- _Exercise directions_
Scan the following material for the string "frame" and copy each line in which it appears.
═══ Provided data
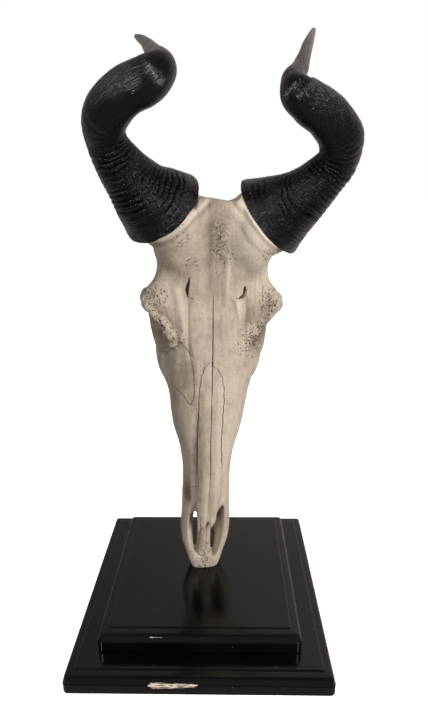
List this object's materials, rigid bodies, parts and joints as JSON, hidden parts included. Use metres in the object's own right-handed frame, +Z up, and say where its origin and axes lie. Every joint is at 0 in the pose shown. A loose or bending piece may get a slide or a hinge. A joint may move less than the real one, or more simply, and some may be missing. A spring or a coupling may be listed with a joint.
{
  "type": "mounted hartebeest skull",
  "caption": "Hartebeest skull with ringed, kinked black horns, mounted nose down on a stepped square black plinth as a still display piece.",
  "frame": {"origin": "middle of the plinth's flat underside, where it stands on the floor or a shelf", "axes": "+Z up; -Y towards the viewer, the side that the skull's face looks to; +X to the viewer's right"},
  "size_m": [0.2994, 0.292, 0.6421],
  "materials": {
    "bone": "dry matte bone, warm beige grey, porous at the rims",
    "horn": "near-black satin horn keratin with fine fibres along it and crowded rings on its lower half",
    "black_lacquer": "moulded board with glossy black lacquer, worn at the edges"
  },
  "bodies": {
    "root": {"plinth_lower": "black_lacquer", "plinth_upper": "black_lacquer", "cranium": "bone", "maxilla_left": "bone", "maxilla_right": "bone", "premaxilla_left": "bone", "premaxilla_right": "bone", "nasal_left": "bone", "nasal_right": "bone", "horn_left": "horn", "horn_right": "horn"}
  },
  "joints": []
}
══════
- _Answer below_
List this object's materials, rigid bodies, parts and joints as JSON, hidden parts included. Use metres in the object's own right-handed frame, +Z up, and say where its origin and axes lie. Every joint is at 0 in the pose shown. A loose or bending piece may get a slide or a hinge. A joint may move less than the real one, or more simply, and some may be missing. A spring or a coupling may be listed with a joint.
  "frame": {"origin": "middle of the plinth's flat underside, where it stands on the floor or a shelf", "axes": "+Z up; -Y towards the viewer, the side that the skull's face looks to; +X to the viewer's right"},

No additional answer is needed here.